News in an instant

Think you'd like to be a newspaper editor? Keep tabs on a website like DelcoTimes.com? Be able to publish news in an instant with a click of a mouse?

This job has changed dramatically over the last five years. We've gone from delivering news via one platform - namely print - once a day, to giving our readers information updated by the second, 24 hours a day, across several platforms.

The explosion of social media has opened the floodgates when it comes to the dissemination of information. We are no longer alone when it comes to publishing. Sure, you can make the argument that we bring a certain expertise to the job at hand, but the business has been fundamentally altered.

It's hard to explain just how the changes in journalism have affected what I do for a living, the decisions I have to make every day, now seemingly every second, in terms of breaking news.

No one story in the past five years has driven that point home to me more than the sad saga of Sunil Tripathi. You might remember the name. He was the Radnor High grad and Brown University student who went missing - seemingly without a trace - earlier this spring.

But for several hours in the early-morning hours of April 18-19, he became the unfortunate focus of the biggest story in the universe.

And for a few hours, I was wrestling with the idea that this story was about to fall right into my lap.

So you want to know what it's like to sit in this chair, to make the decisions I make every day? First I would like you to read this story on the Sunil Tripathi situation.

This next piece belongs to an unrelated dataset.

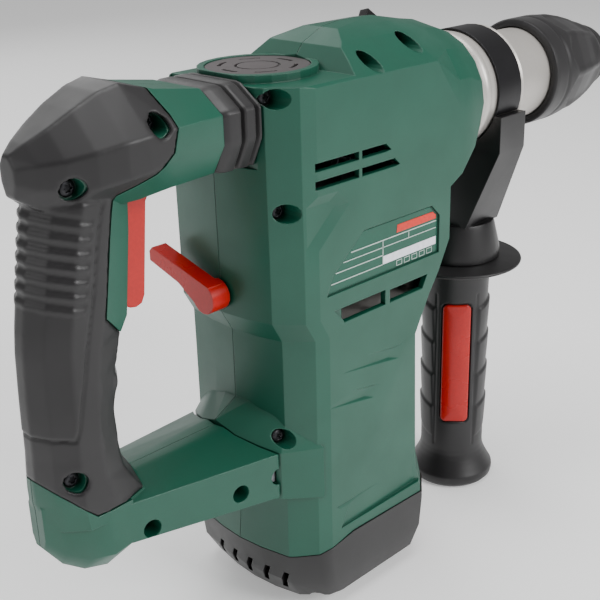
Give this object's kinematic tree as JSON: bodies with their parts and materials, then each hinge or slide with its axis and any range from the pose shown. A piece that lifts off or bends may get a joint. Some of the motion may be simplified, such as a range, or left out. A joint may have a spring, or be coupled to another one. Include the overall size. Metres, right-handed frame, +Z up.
{
  "type": "rotary hammer",
  "caption": "Mains rotary hammer with upright motor, spring-mounted D-handle, lever and knob mode controls and a swivelling side handle.",
  "frame": {"origin": "centre of the flat foot under the motor end cap, in the plane where the two housing halves meet", "axes": "+X forward along the spindle towards the chuck, +Y to the tool's left, +Z up from the foot towards the gear housing"},
  "size_m": [0.397, 0.093, 0.2785],
  "materials": {
    "green_plastic": "glass-filled nylon, fine spark-eroded texture",
    "dark_plastic": "black-brown nylon, fine texture",
    "black_rubber": "soft overmoulded elastomer, satin",
    "red_plastic": "red nylon, semi-gloss",
    "aluminium": "die cast and turned, bead-blasted satin",
    "steel": "ground and hardened steel",
    "black_steel": "black stoved band",
    "lamination": "stacked electrical steel, varnished",
    "copper": "enamelled copper winding",
    "brass": "pressed brass and commutator copper",
    "carbon": "pressed carbon"
  },
  "bodies": {
    "housing": {"housing_right": "green_plastic", "housing_left": "green_plastic", "housing_screw": "steel", "motor_end_cap": "dark_plastic", "grease_cap": "dark_plastic", "front_collar": "aluminium", "gear_case": "aluminium", "spindle_bearing": "steel", "spindle_seal": "black_rubber", "crank_bearing_lower": "steel", "crank_bearing_upper": "steel", "motor_bearing_lower": "steel", "motor_bearing_upper": "steel", "stator_core": "lamination", "field_winding_top": "copper", "field_winding_bottom": "copper", "brush_holder_right": "brass", "brush_holder_left": "brass", "carbon_brush_right": "carbon", "carbon_brush_left": "carbon", "pivot_pin": "steel", "damper_spring": "steel", "bellows": "black_rubber"},
    "rear_handle": {"handle_right": "green_plastic", "handle_left": "green_plastic", "grip_cover_right": "black_rubber", "grip_cover_left": "black_rubber", "handle_screw": "steel", "switch_body": "dark_plastic", "cord_gland": "black_rubber"},
    "trigger": {"trigger": "red_plastic"},
    "armature": {"armature_shaft": "steel", "armature_core": "lamination", "commutator": "brass", "cooling_fan": "dark_plastic"},
    "crank": {"crankshaft": "steel", "crank_gear": "steel"},
    "bevel_drive": {"bevel_shaft": "steel", "intermediate_gear": "steel"},
    "spindle": {"spindle_tube": "steel", "bevel_ring_gear": "steel", "tool_holder": "steel", "locking_ball_right": "steel", "locking_ball_left": "steel", "dust_cap": "black_rubber", "sleeve_spring": "steel"},
    "chuck": {"chuck_sleeve": "black_rubber"},
    "piston": {"piston": "aluminium", "wrist_pin": "steel"},
    "rod": {"connecting_rod": "aluminium", "crank_pin": "steel"},
    "striker": {"striker": "steel"},
    "impact_bolt": {"impact_bolt": "steel"},
    "mode_lever": {"mode_lever": "red_plastic"},
    "mode_knob": {"mode_knob": "dark_plastic"},
    "side_handle": {"side_strap": "black_steel", "clamp_yoke": "dark_plastic", "clamp_bolt": "steel"},
    "side_grip": {"side_grip": "black_rubber", "side_grip_insert": "red_plastic"}
  },
  "joints": [
    {"name": "handle_damping", "type": "hinge", "parent": "housing", "child": "rear_handle", "pos_m": [-0.0615, 0, 0.076], "axis": [0, 1, 0], "range_deg": [0, 1.8], "stiffness_Nm_per_rad": 390, "springref_deg": -0.69, "deforming": ["bellows", "damper_spring"]},
    {"name": "trigger_pull", "type": "hinge", "parent": "rear_handle", "child": "trigger", "pos_m": [-0.121, 0, 0.221], "axis": [0, 1, 0], "range_deg": [0, 6], "stiffness_Nm_per_rad": 6, "springref_deg": -1.72},
    {"name": "armature_spin", "type": "hinge", "parent": "housing", "child": "armature", "pos_m": [-0.00775, 0, 0.08], "axis": [0, 0, 1], "continuous": true},
    {"name": "crank_spin", "type": "hinge", "parent": "housing", "child": "crank", "pos_m": [-0.034, 0, 0.18], "axis": [0, 0, 1], "continuous": true},
    {"name": "bevel_spin", "type": "hinge", "parent": "housing", "child": "bevel_drive", "pos_m": [0.02075, 0, 0.18], "axis": [0, 0, 1], "continuous": true},
    {"name": "spindle_spin", "type": "hinge", "parent": "housing", "child": "spindle", "pos_m": [0, 0, 0.226], "axis": [1, 0, 0], "continuous": true},
    {"name": "chuck_release", "type": "slide", "parent": "spindle", "child": "chuck", "axis": [-1, 0, 0], "range_m": [0, 0.006], "stiffness_N_per_m": 1500, "springref_m": -0.004, "deforming": ["sleeve_spring"]},
    {"name": "piston_stroke", "type": "slide", "parent": "housing", "child": "piston", "axis": [1, 0, 0], "range_m": [0, 0.022]},
    {"name": "rod_swing", "type": "hinge", "parent": "piston", "child": "rod", "pos_m": [0.001, 0, 0.226], "axis": [0, 0, 1], "range_deg": [-13.8, 13.8]},
    {"name": "striker_travel", "type": "slide", "parent": "housing", "child": "striker", "axis": [1, 0, 0], "range_m": [-0.02, 0]},
    {"name": "impact_bolt_travel", "type": "slide", "parent": "housing", "child": "impact_bolt", "axis": [1, 0, 0], "range_m": [0, 0.004]},
    {"name": "mode_lever_turn", "type": "hinge", "parent": "housing", "child": "mode_lever", "pos_m": [-0.07, 0, 0.1605], "axis": [1, 0, 0], "range_deg": [0, 151]},
    {"name": "mode_knob_turn", "type": "hinge", "parent": "housing", "child": "mode_knob", "pos_m": [0.082, 0.043, 0.246], "axis": [0, 1, 0], "range_deg": [-70, 0]},
    {"name": "side_handle_swivel", "type": "hinge", "parent": "housing", "child": "side_handle", "pos_m": [0.1085, 0, 0.226], "axis": [1, 0, 0], "range_deg": [-120, 40]},
    {"name": "side_grip_twist", "type": "hinge", "parent": "side_handle", "child": "side_grip", "pos_m": [0.1085, 0, 0.06], "axis": [0, 0, 1], "range_deg": [-180, 180]}
  ],
  "couplings": [
    {"joint": "crank_spin", "follows": "armature_spin", "ratio": -0.2963},
    {"joint": "bevel_spin", "follows": "armature_spin", "ratio": -0.26667},
    {"joint": "spindle_spin", "follows": "armature_spin", "ratio": -0.088889}
  ]
}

Then read this story that appeared on our website later in the morning of April 19.

And finally my blog, which appeared a few days later.

I'm revisiting the topic today because it has been on my mind all weekend. I've shared this New York Times piece with as many people in the business as I can. 

 

To me it defines the new world we all now live – and work – in.

 

I won't ever forget those hours of Thursday night, April 18, and even more importantly the early-morning of April 19.  

 

Just thinking about it again gives me that horrible knot in the pit of my stomach that seems to go hand in hand with my job on the bad days. 

 

I won't ever forget that drive into the office, all the while hearing a talk show host clearly identify the second suspect in the Boston Marathon bombing as being the missing student from Radnor, right here in Delaware County.

 

Of course the report, stemming initially from some chatter on a Boston police scanner, was incorrect. Sunil Tripathi was not connected to the Boston tragedy.

 

But in a business that now operates second to second, that would not be known for several hours.

 

At least one Radnor cop also had heard the radio report – they dispatched a squad car to the Tripathi house, where the media already was descending. 

 

Social media, Twitter and Facebook, had been ablaze with the possible connection for hours. But I didn't have any confirmation, so I waited.

 

I can tell you that in other circumstances, I have cited other media reports on breaking stories. This time, I didn't. It was too big. Too important. I wanted to wait until I had someone in authority telling me that. It's what we have always done, and it's what we still do, even when delivering news instantaneously. 

 

I am proud that we never posted or obviously printed anything naming Tripathi as a suspect. But I can tell you it was close, and we had staffers on social media following all the “chatter.”

 

This story, maybe more than any other I’ve dealt with, showed me that we now live – and most importantly work – in a different world.

 

My job has changed. We're not going back. And I don't want to. We will continue to deliver news 24 hours a day, 365 days a year.

 

That is now what our readers expect. They also want something else from us, I think in part because of what we do, and what we have done for years. They turn to us more than ever for context and meaning in a world that bombards them with information, in particular when it comes to breaking news, sometimes unfiltered, and not always accurate. 

 

I love being able to deliver news to readers when they want – and as soon as we can get it – on the device the readers want to receive it. 

 

Anyone who thinks we should be going back to the old ways is a fool.  

 

But I also am aware of the immense power that we continue to wield, the notion of sharing and transmitting news in an instant. 

 

I have to tell you sometimes it can be a humbling, scary experience. The early-morning hours of April 19 was one of those times.

 

And why I'll never forget the name of Sunil Trapathi.